• **RAW DATA**

________________________

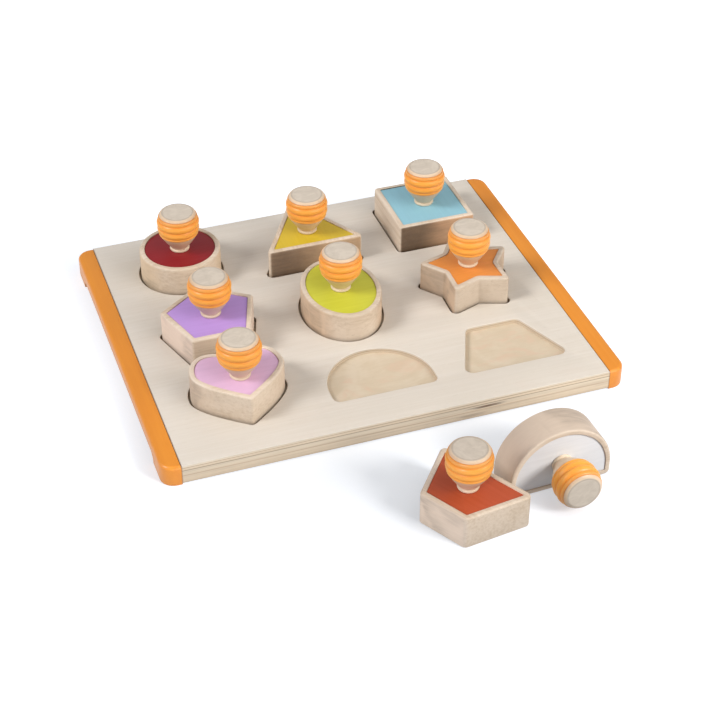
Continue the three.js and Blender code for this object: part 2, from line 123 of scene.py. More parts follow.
def outline(shape, inset=0.0):
    """Points of a shape's outline with its corners rounded, moved inwards by inset."""
    corners, radii = shape
    moved = []
    for i in range(len(corners)):
        here, _, half, _, inward = corner_frame(corners, i)
        moved.append(here + inward * inset / math.sin(half))
    points = []
    for i, radius in enumerate(radii):
        here, back, half, convex, inward = corner_frame(moved, i)
        if radius <= 0:
            points.append(here)
            continue
        side = 1 if convex else -1
        radius = max(radius - side * inset, LEAST_CORNER)
        centre = here + inward * side * radius / math.sin(half)
        start = here + back * radius / math.tan(half) - centre
        for k in range(CORNER_STEPS + 1):
            turn = side * (math.pi - 2 * half) * k / CORNER_STEPS
            c, s = math.cos(turn), math.sin(turn)
            points.append(centre + Vector((start.x * c - start.y * s, start.x * s + start.y * c)))
    return points


def regular(count, radius_of, first=math.pi / 2):
    """Corners at even angles round the axis, each at its own distance."""
    angles = [first + 2 * math.pi * i / count for i in range(count)]
    return [Vector((radius_of(i) * math.cos(a), radius_of(i) * math.sin(a))) for i, a in enumerate(angles)]


def even(corners, radius):
    """A shape with the same rounding at each of its corners."""
    return corners, [radius] * len(corners)


def oval(width, length):
    circle = regular(OVAL_STEPS, lambda i: 1.0, 0.0)
    return even([Vector((p.x * width / 2, p.y * length / 2)) for p in circle], 0.0)


def heart():
    """Three curves and their mirror image. Points close to the tip and the notch are left out."""
    first, _, last = HEART_CURVE_SHARES
    right = []
    for curve in HEART_CURVE_SHARES:
        for k in range(HEART_STEPS):
            t = k / HEART_STEPS
            near_tip = curve is first and 0 < t < HEART_END_SHARE
            near_notch = curve is last and t > 1 - HEART_END_SHARE
            if near_tip or near_notch:
                continue
            weights = ((1 - t) ** 3, 3 * t * (1 - t) ** 2, 3 * t * t * (1 - t), t ** 3)
            x, y = (sum(w * c[axis] for w, c in zip(weights, curve)) for axis in (0, 1))
            right.append(Vector((x * HEART_W / 2, (y - HEART_KNOB_SHARE) * HEART_H)))
    notch = Vector((0, (last[-1][1] - HEART_KNOB_SHARE) * HEART_H))
    left = [Vector((-p.x, p.y)) for p in reversed(right[1:])]
    corners = right + [notch] + left
    return corners, [HEART_CORNER] + [0.0] * (len(corners) - 1)


def half_round():
    corners = [Vector((-HALF_ROUND_R, -HALF_ROUND_KNOB)), Vector((HALF_ROUND_R, -HALF_ROUND_KNOB))]
    middle = HALF_ROUND_STRAIGHT - HALF_ROUND_KNOB
    for k in range(HALF_ROUND_STEPS + 1):
        a = math.pi * k / HALF_ROUND_STEPS
        corners.append(Vector((HALF_ROUND_R * math.cos(a), middle + HALF_ROUND_R * math.sin(a))))
    return corners, [HALF_ROUND_CORNER] * 2 + [0.0] * (HALF_ROUND_STEPS + 1)


def trapezoid():
    front, back = -TRAPEZOID_KNOB, TRAPEZOID_H - TRAPEZOID_KNOB
    return even([Vector((-TRAPEZOID_FRONT / 2, front)), Vector((TRAPEZOID_FRONT / 2, front)),
                 Vector((TRAPEZOID_BACK / 2, back)), Vector((-TRAPEZOID_BACK / 2, back))], TRAPEZOID_CORNER)


def board_plan():
    half_w, half_d = BOARD_W / 2, BOARD_D / 2
    return even([Vector((-half_w, -half_d)), Vector((half_w, -half_d)), Vector((half_w, half_d)),
                 Vector((-half_w, half_d))], 0.0)


SHAPES = {
    "circle": oval(CIRCLE_D, CIRCLE_D),
    "triangle": even(regular(3, lambda i: TRIANGLE_SIDE / math.sqrt(3)), TRIANGLE_CORNER),
    "square": even(regular(4, lambda i: SQUARE_SIDE / math.sqrt(2), math.pi / 4), SQUARE_CORNER),
    "pentagon": even(regular(5, lambda i: PENTAGON_REACH), PENTAGON_CORNER),
    "ellipse": oval(ELLIPSE_W, ELLIPSE_L),
    "star": even(regular(10, lambda i: STAR_WAIST if i % 2 else STAR_TIP), STAR_CORNER),
    "heart": heart(),
    "half_round": half_round(),
    "trapezoid": trapezoid(),
}
LOOSE = ("half_round", "trapezoid")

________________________

• **YOUR TASK**
Copy out the full material exactly as it appears.

• **REPLY**
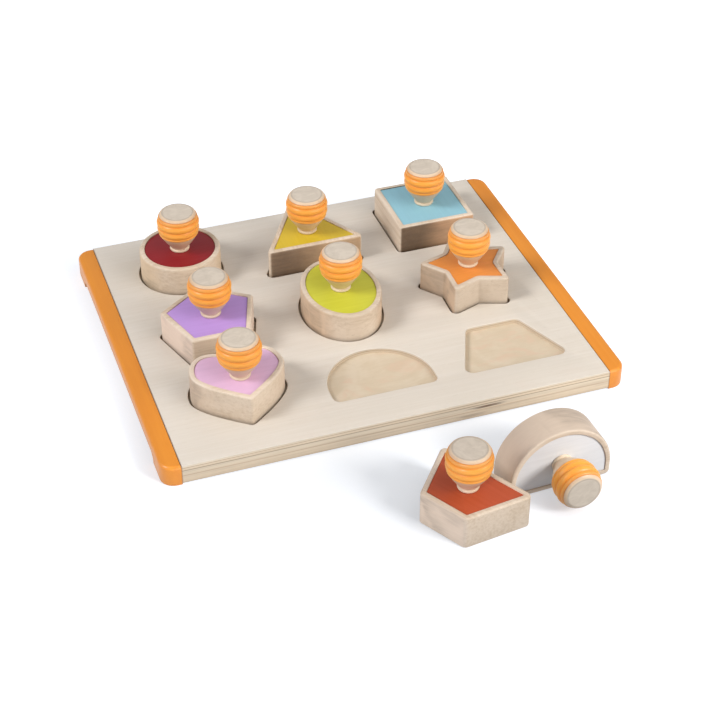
Continue the three.js and Blender code for this object: part 2, from line 123 of scene.py. More parts follow.
def outline(shape, inset=0.0):
    """Points of a shape's outline with its corners rounded, moved inwards by inset."""
    corners, radii = shape
    moved = []
    for i in range(len(corners)):
        here, _, half, _, inward = corner_frame(corners, i)
        moved.append(here + inward * inset / math.sin(half))
    points = []
    for i, radius in enumerate(radii):
        here, back, half, convex, inward = corner_frame(moved, i)
        if radius <= 0:
            points.append(here)
            continue
        side = 1 if convex else -1
        radius = max(radius - side * inset, LEAST_CORNER)
        centre = here + inward * side * radius / math.sin(half)
        start = here + back * radius / math.tan(half) - centre
        for k in range(CORNER_STEPS + 1):
            turn = side * (math.pi - 2 * half) * k / CORNER_STEPS
            c, s = math.cos(turn), math.sin(turn)
            points.append(centre + Vector((start.x * c - start.y * s, start.x * s + start.y * c)))
    return points


def regular(count, radius_of, first=math.pi / 2):
    """Corners at even angles round the axis, each at its own distance."""
    angles = [first + 2 * math.pi * i / count for i in range(count)]
    return [Vector((radius_of(i) * math.cos(a), radius_of(i) * math.sin(a))) for i, a in enumerate(angles)]


def even(corners, radius):
    """A shape with the same rounding at each of its corners."""
    return corners, [radius] * len(corners)


def oval(width, length):
    circle = regular(OVAL_STEPS, lambda i: 1.0, 0.0)
    return even([Vector((p.x * width / 2, p.y * length / 2)) for p in circle], 0.0)


def heart():
    """Three curves and their mirror image. Points close to the tip and the notch are left out."""
    first, _, last = HEART_CURVE_SHARES
    right = []
    for curve in HEART_CURVE_SHARES:
        for k in range(HEART_STEPS):
            t = k / HEART_STEPS
            near_tip = curve is first and 0 < t < HEART_END_SHARE
            near_notch = curve is last and t > 1 - HEART_END_SHARE
            if near_tip or near_notch:
                continue
            weights = ((1 - t) ** 3, 3 * t * (1 - t) ** 2, 3 * t * t * (1 - t), t ** 3)
            x, y = (sum(w * c[axis] for w, c in zip(weights, curve)) for axis in (0, 1))
            right.append(Vector((x * HEART_W / 2, (y - HEART_KNOB_SHARE) * HEART_H)))
    notch = Vector((0, (last[-1][1] - HEART_KNOB_SHARE) * HEART_H))
    left = [Vector((-p.x, p.y)) for p in reversed(right[1:])]
    corners = right + [notch] + left
    return corners, [HEART_CORNER] + [0.0] * (len(corners) - 1)


def half_round():
    corners = [Vector((-HALF_ROUND_R, -HALF_ROUND_KNOB)), Vector((HALF_ROUND_R, -HALF_ROUND_KNOB))]
    middle = HALF_ROUND_STRAIGHT - HALF_ROUND_KNOB
    for k in range(HALF_ROUND_STEPS + 1):
        a = math.pi * k / HALF_ROUND_STEPS
        corners.append(Vector((HALF_ROUND_R * math.cos(a), middle + HALF_ROUND_R * math.sin(a))))
    return corners, [HALF_ROUND_CORNER] * 2 + [0.0] * (HALF_ROUND_STEPS + 1)


def trapezoid():
    front, back = -TRAPEZOID_KNOB, TRAPEZOID_H - TRAPEZOID_KNOB
    return even([Vector((-TRAPEZOID_FRONT / 2, front)), Vector((TRAPEZOID_FRONT / 2, front)),
                 Vector((TRAPEZOID_BACK / 2, back)), Vector((-TRAPEZOID_BACK / 2, back))], TRAPEZOID_CORNER)


def board_plan():
    half_w, half_d = BOARD_W / 2, BOARD_D / 2
    return even([Vector((-half_w, -half_d)), Vector((half_w, -half_d)), Vector((half_w, half_d)),
                 Vector((-half_w, half_d))], 0.0)


SHAPES = {
    "circle": oval(CIRCLE_D, CIRCLE_D),
    "triangle": even(regular(3, lambda i: TRIANGLE_SIDE / math.sqrt(3)), TRIANGLE_CORNER),
    "square": even(regular(4, lambda i: SQUARE_SIDE / math.sqrt(2), math.pi / 4), SQUARE_CORNER),
    "pentagon": even(regular(5, lambda i: PENTAGON_REACH), PENTAGON_CORNER),
    "ellipse": oval(ELLIPSE_W, ELLIPSE_L),
    "star": even(regular(10, lambda i: STAR_WAIST if i % 2 else STAR_TIP), STAR_CORNER),
    "heart": heart(),
    "half_round": half_round(),
    "trapezoid": trapezoid(),
}
LOOSE = ("half_round", "trapezoid")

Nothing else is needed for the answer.